=== Written problem ===
Using the records that appear below, write out exactly the lines from the one with "Model this object in build123d, one" through the one with "ply_tip = 1.5", keeping both end lines.

Records with modeling code
● ● ● ●

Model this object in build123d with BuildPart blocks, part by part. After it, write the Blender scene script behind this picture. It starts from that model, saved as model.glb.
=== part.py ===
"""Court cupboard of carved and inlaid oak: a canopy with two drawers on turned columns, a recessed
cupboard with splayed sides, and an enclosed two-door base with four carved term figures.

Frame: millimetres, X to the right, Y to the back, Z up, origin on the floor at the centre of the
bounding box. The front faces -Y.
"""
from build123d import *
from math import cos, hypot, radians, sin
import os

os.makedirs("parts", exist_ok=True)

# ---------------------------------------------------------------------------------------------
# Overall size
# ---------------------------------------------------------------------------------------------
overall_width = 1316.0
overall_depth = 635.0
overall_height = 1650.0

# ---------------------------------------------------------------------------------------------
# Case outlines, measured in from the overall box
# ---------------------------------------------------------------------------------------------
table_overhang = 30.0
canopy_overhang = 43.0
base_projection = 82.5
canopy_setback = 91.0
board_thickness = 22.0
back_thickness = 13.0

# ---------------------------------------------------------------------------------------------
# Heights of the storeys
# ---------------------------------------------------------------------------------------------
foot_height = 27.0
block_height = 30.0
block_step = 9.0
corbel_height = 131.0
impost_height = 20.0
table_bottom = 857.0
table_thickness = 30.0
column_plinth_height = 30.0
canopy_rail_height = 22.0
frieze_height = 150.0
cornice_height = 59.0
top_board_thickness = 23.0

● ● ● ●

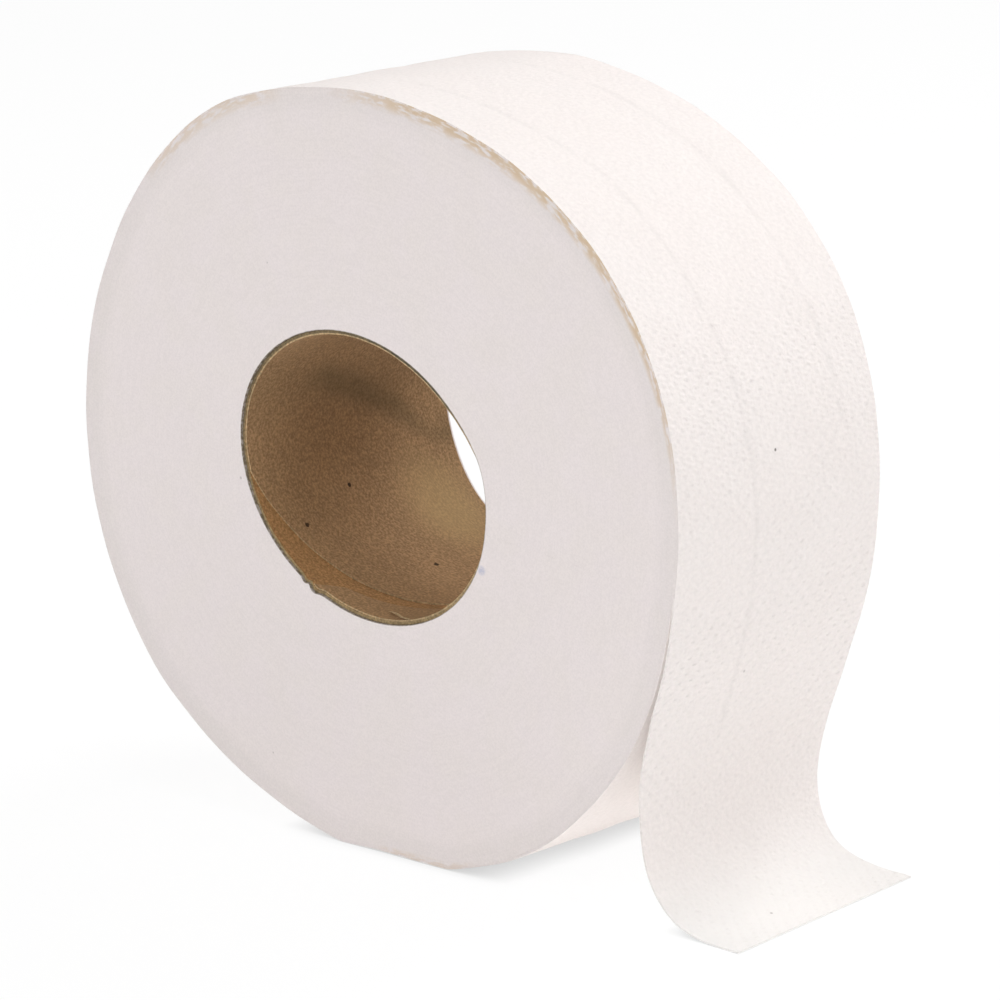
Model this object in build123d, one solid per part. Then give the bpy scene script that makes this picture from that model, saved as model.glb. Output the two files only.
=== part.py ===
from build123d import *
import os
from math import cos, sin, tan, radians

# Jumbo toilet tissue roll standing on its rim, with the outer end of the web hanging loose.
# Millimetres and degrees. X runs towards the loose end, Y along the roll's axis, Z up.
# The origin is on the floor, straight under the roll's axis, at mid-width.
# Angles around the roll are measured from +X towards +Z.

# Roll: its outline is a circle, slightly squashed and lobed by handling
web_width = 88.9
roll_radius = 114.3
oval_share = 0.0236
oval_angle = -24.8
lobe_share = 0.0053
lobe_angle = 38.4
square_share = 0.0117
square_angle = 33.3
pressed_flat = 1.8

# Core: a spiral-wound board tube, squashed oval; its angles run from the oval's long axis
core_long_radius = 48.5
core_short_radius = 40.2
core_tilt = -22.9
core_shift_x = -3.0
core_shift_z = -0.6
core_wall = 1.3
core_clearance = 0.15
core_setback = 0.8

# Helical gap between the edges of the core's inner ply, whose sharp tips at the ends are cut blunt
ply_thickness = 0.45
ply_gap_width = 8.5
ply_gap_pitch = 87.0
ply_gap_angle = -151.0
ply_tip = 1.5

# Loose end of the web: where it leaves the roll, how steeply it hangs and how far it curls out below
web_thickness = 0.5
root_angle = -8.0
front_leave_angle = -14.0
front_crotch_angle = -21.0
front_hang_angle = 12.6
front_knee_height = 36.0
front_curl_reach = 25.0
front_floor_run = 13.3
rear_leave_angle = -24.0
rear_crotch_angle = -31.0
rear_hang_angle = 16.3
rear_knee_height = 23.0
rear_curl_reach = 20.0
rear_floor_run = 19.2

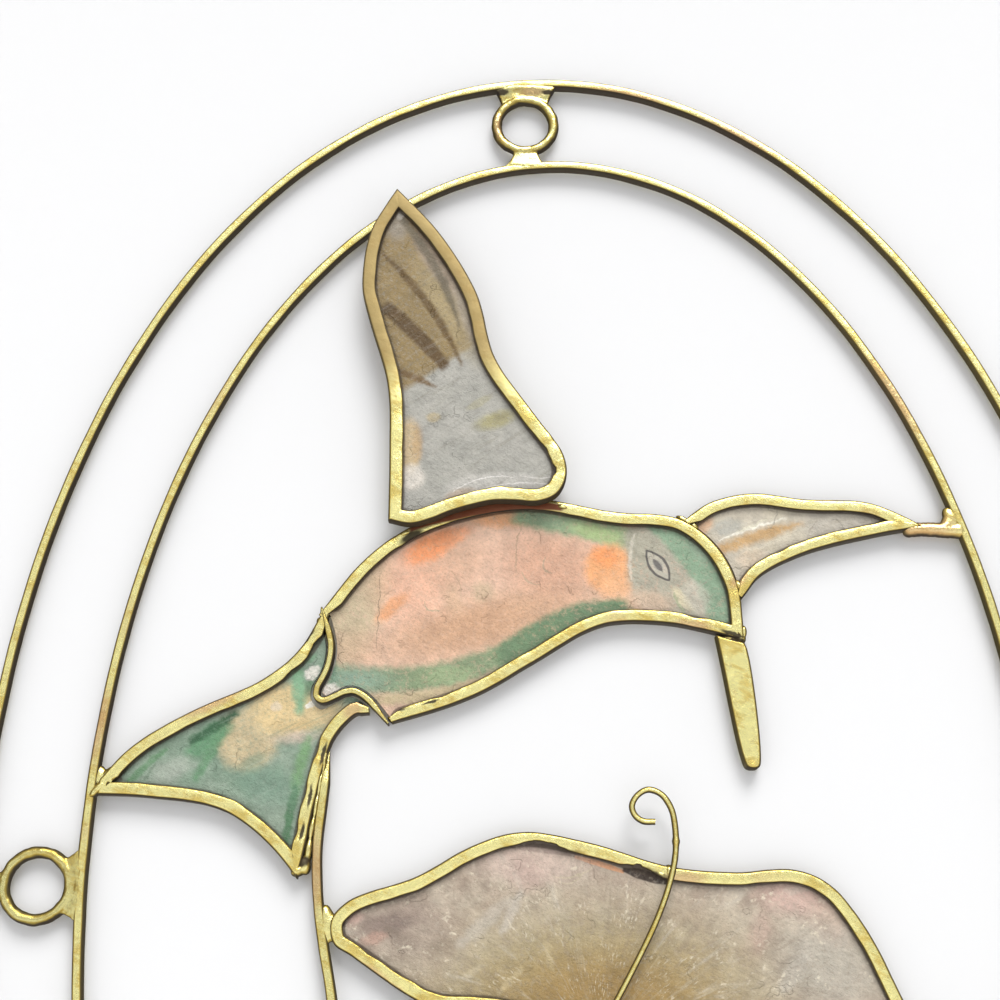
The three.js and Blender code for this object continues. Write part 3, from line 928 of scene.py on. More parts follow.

● ● ● ●

=== Finished task ===
Model this object in build123d, one solid per part. Then give the bpy scene script that makes this picture from that model, saved as model.glb. Output the two files only.
=== part.py ===
from build123d import *
import os
from math import cos, sin, tan, radians

# Jumbo toilet tissue roll standing on its rim, with the outer end of the web hanging loose.
# Millimetres and degrees. X runs towards the loose end, Y along the roll's axis, Z up.
# The origin is on the floor, straight under the roll's axis, at mid-width.
# Angles around the roll are measured from +X towards +Z.

# Roll: its outline is a circle, slightly squashed and lobed by handling
web_width = 88.9
roll_radius = 114.3
oval_share = 0.0236
oval_angle = -24.8
lobe_share = 0.0053
lobe_angle = 38.4
square_share = 0.0117
square_angle = 33.3
pressed_flat = 1.8

# Core: a spiral-wound board tube, squashed oval; its angles run from the oval's long axis
core_long_radius = 48.5
core_short_radius = 40.2
core_tilt = -22.9
core_shift_x = -3.0
core_shift_z = -0.6
core_wall = 1.3
core_clearance = 0.15
core_setback = 0.8

# Helical gap between the edges of the core's inner ply, whose sharp tips at the ends are cut blunt
ply_thickness = 0.45
ply_gap_width = 8.5
ply_gap_pitch = 87.0
ply_gap_angle = -151.0
ply_tip = 1.5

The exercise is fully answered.